Cindy Lynn Speer's Blog, page 88
June 29, 2012
To fence, or not to fence…
One of the things that I’m supposed to be doing is creating recipes for chocolate…it’s actually an awesome idea of my editor’s, to create a small give away eBook. I’m also trying to finish two short stories to include, and create some spells. It should be a pretty little thing, both meant as a gift of thanks to people who have bought the book before, and to entice those who haven’t read it yet.
The thing is, I don’t know much about actually making chocolate. I know some…I knew a lot, when I was writing the book, (I take my reader’s bubble of suspension of disbelief seriously…) but I’m not well versed enough to actually create recipes. Even ones I never expect anyone to ever make. Yes, I’m over thinking. So, I’ve been reading and trying to get a grip on the whole process. This weekend, along with the huge pile of sewing (prepping to go to Pennsic) I am going to sit in the middle of my bedroom with a huge stack of books and work my way through and create things that you could believe would work.
That brings me to my subject line. Being far from 40 but also far from 30, I’m at a point where I feel like any opportunity I miss to fence and train is another week, another month, away from my goal of becoming a really great fencer. So to choose not to go to an event is hard. I always feel slightly as if I’m making a mistake.
Which brings me to the Dr! It looks like physical therapy, ultrasound and drugs will get me better in time to fence my heart out and do well. (We Hope.)
I guess I better go read over my short story. A writer’s work is never done.
June 28, 2012
Blame it on John Scalzi
I’ve winged about the whole “What should I put on my blog?” thing before. It started when a fan (yes, I had one! Self identified and everything) said he didn’t like reading personal stuff on the blog. There’s also the fact that there are two people who…I feel, because of our histories, that they dislike me intensely and that they will creep on my blog and a) judge me or b) use what they read against me. I know that sounds like *twitch**twitch* paranoia, but there’s more to that story.
So it makes it hard to formulate posts. Amazing, how easy it is to derail yourself. If you read my Live Journal you will know everything you could possibly want to know, so it’s not like I’ve become less confessional that I used to be.
But I read John Scalzi’s heart breaking (but endearing) post where he proclaims himself the world’s greatest idiot because he lost his Airbook again and I thought. Well…why not?
My big news, outside of having so much writing to do that I’m actually slowing down (I have way too many stories uploaded right now in my head. I’m a write one at a time kind of girl, so my brain is log-jammed.) is that I am host to an alien baby.
Well, that’s what *I* choose to call it. A long time ago I twisted my ankle. Something happened to form excess cartilage, and I had it operated on, and now (well, now is sort of a misnomer, it’s been developing for awhile, but didn’t hurt until recently…I figured, if it is just going to keep coming back, why not wait until it’s a problem?) it’s back, and the arch of my foot hurts dreadfully when I walk, and so off to the Doctor I go, to see what he thinks of the MRI’s and see what he think we should do.

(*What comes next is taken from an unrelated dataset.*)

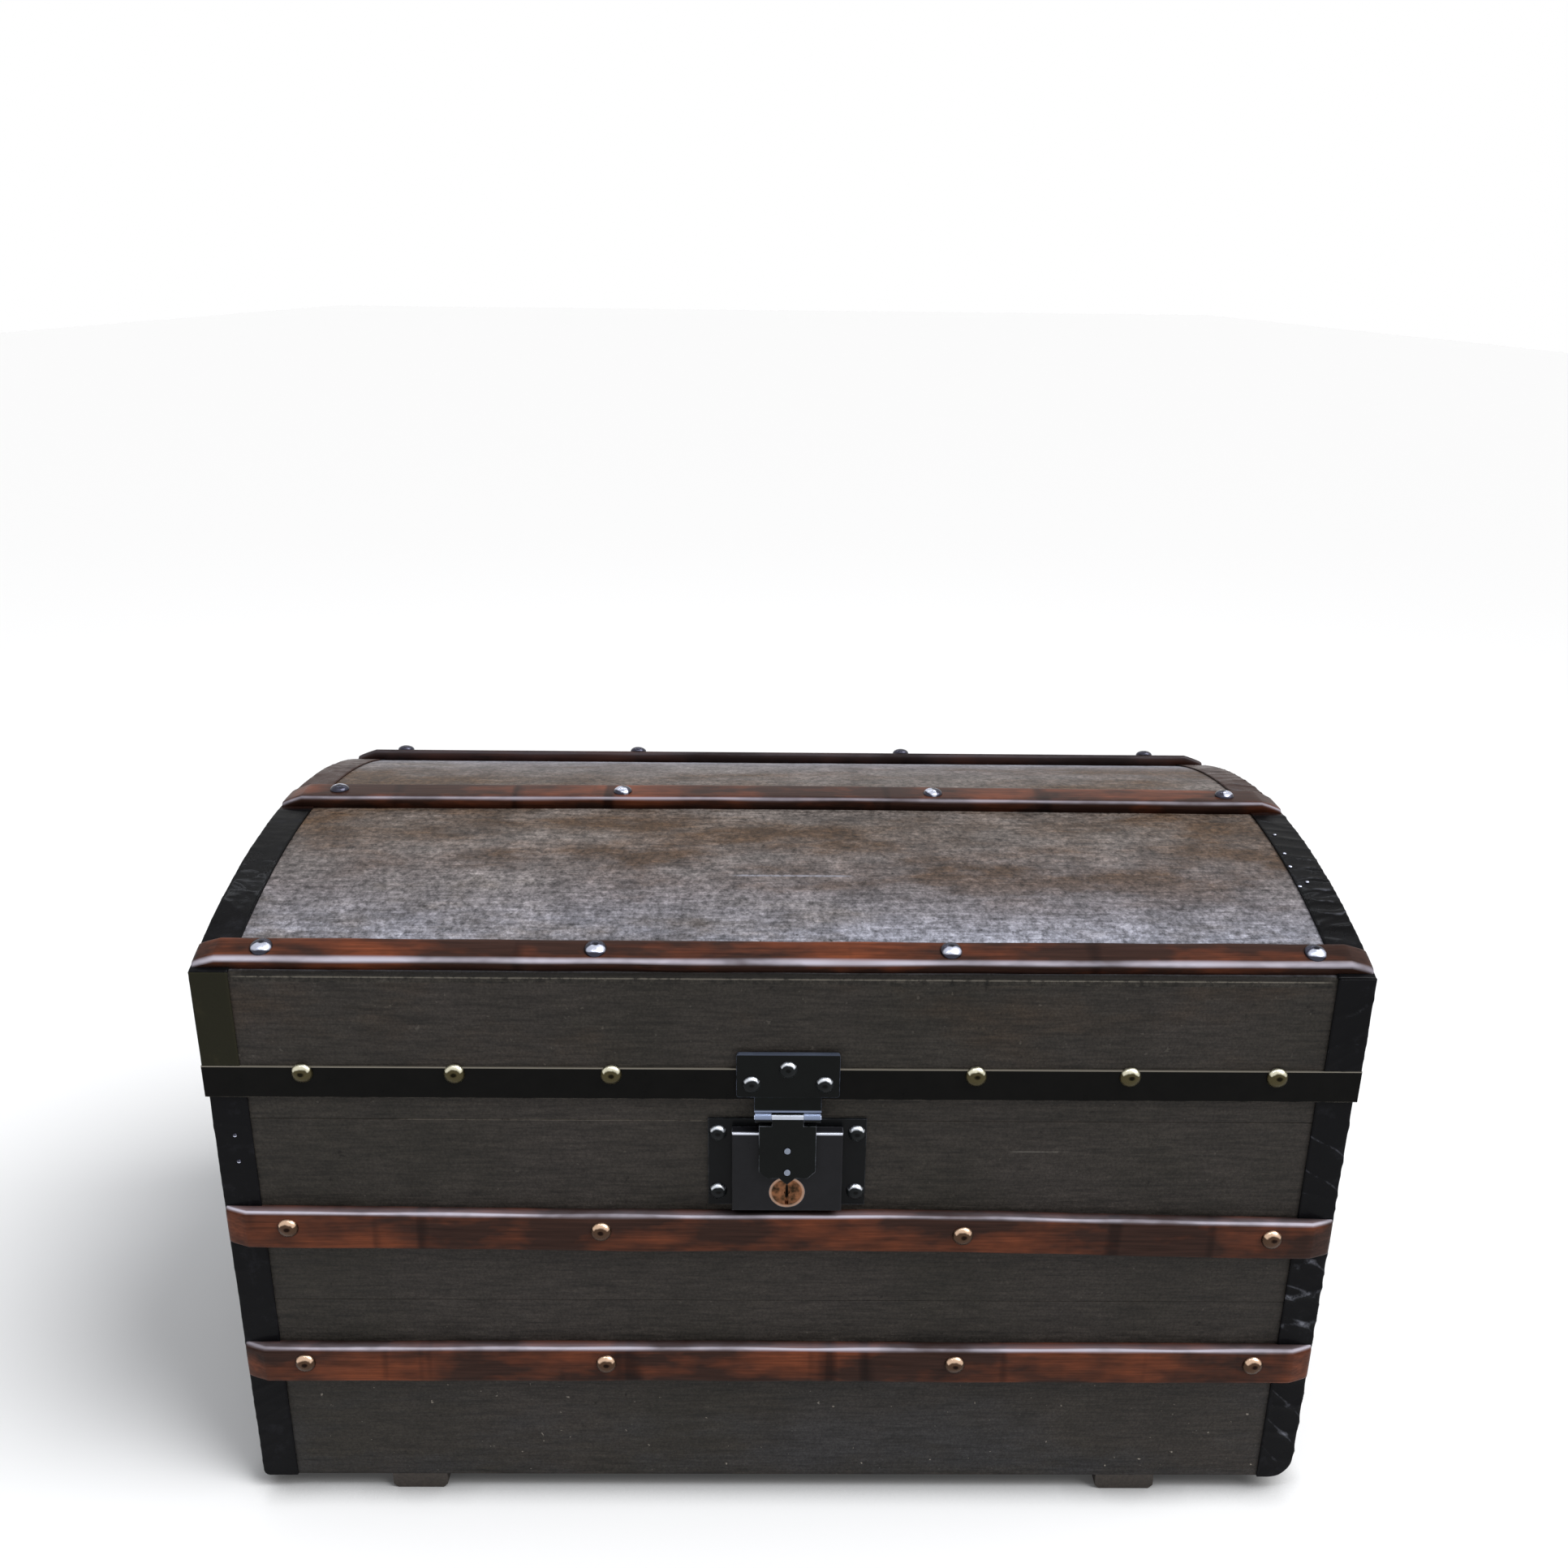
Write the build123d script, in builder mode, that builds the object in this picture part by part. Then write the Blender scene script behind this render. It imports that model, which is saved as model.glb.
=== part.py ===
from build123d import *
from math import asin, cos, radians, sin, sqrt, tan
import os

# A dome-top storage trunk, closed, standing on two runners.
# Millimetres. The origin is on the floor under the middle of the trunk,
# +Z is up and the front faces -Y.

os.makedirs("parts", exist_ok=True)

# The box
box_width = 700.0
box_depth = 385.0
box_height = 308.0
board = 12.0
bottom_board_thickness = 10.0
front_plank_lower_share = 0.474
front_plank_middle_share = 0.4416
back_plank_lower_share = 0.552
plank_edge_chamfer = 0.8
worn_corner_radius = 15.0
sharp_corner_radius = 3.0

# The lid
lid_gap = 0.4
lid_wall_height = 73.6
lid_overhang = 1.4
dome_rise = 36.0
dome_thickness = 5.0

# The runners
runner_height = 12.0
runner_left_share = -0.7014
runner_right_share = 0.6786
runner_left_width = 37.0
runner_right_width = 40.0
runner_chamfer = 3.0

# The slats
slat_thickness = 9.0
slat_width = 27.0
corner_slat_width = 19.0
corner_slat_setback = 2.5
slat_edge_radius = 3.0
slat_bevel_length = 14.0
slat_end_thickness = 3.5
slat_under_lock_gap = 6.2
slat_lower_share = 0.3221
front_slat_upper_tilt = -0.55

# The bindings over the corners, and the sheet-metal band round the lid's lower edge
binding_thickness = 1.0
binding_width = 22.0
band_thickness = 1.2
band_height = 21.5
band_drop = 9.9
band_back_margin = 2.5

# The nails and screws
nail_head_radius = 6.6
nail_head_height = 4.0
nail_shank_radius = 1.4
nail_shank_length = 17.0
band_nail_shank_length = 9.0
black_nail_head_radius = 5.6
black_nail_head_height = 3.6
hole_clearance = 0.05
slat_nail_shares = (-0.8857, -0.3257, 0.3257, 0.8857)
slat_nail_rise = 3.0
lid_front_nail_shares = (-0.8886, -0.3229, 0.2829, 0.9057)
lid_centre_nail_shares = (-0.8971, -0.3257, 0.3029, 0.8971)
lid_back_nail_shares = (-0.8971, -0.3429, 0.2857, 0.8714)
band_nail_shares = (-0.8343, -0.5714, -0.3, 0.3343, 0.6029, 0.86)
band_nail_drop = 4.5
band_end_nail_share = 0.6753
screw_head_radius = 4.0
screw_head_height = 1.6
screw_shank_radius = 1.6
screw_shank_length = 9.0
runner_screw_length = 15.0
runner_screw_recess = 3.0
runner_screw_share = 0.7792
runner_screw_room = 1.0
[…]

I’m so looking forward to trying to explain to him the concept of Pennsic and fencing…I think he will feel me quite stup…impractical, let’s go with impractical, because I have been training for two tournaments that I would like to do well in, most especially the Known World Ladies. I would really like to fence in that. Pain free, but I doubt that…I have a feeling it’s either pain-with-some-supports or surgery.
And, of course, having an over active imagination makes it all that more exciting, really, because I spend huge chunks of my day imagining what can go wrong in any given situation. Mostly this is so I can figure out creative ways to add murder, mayhem and swashbuckling to every day situations, but sometimes it shoots me in the…uh…foot.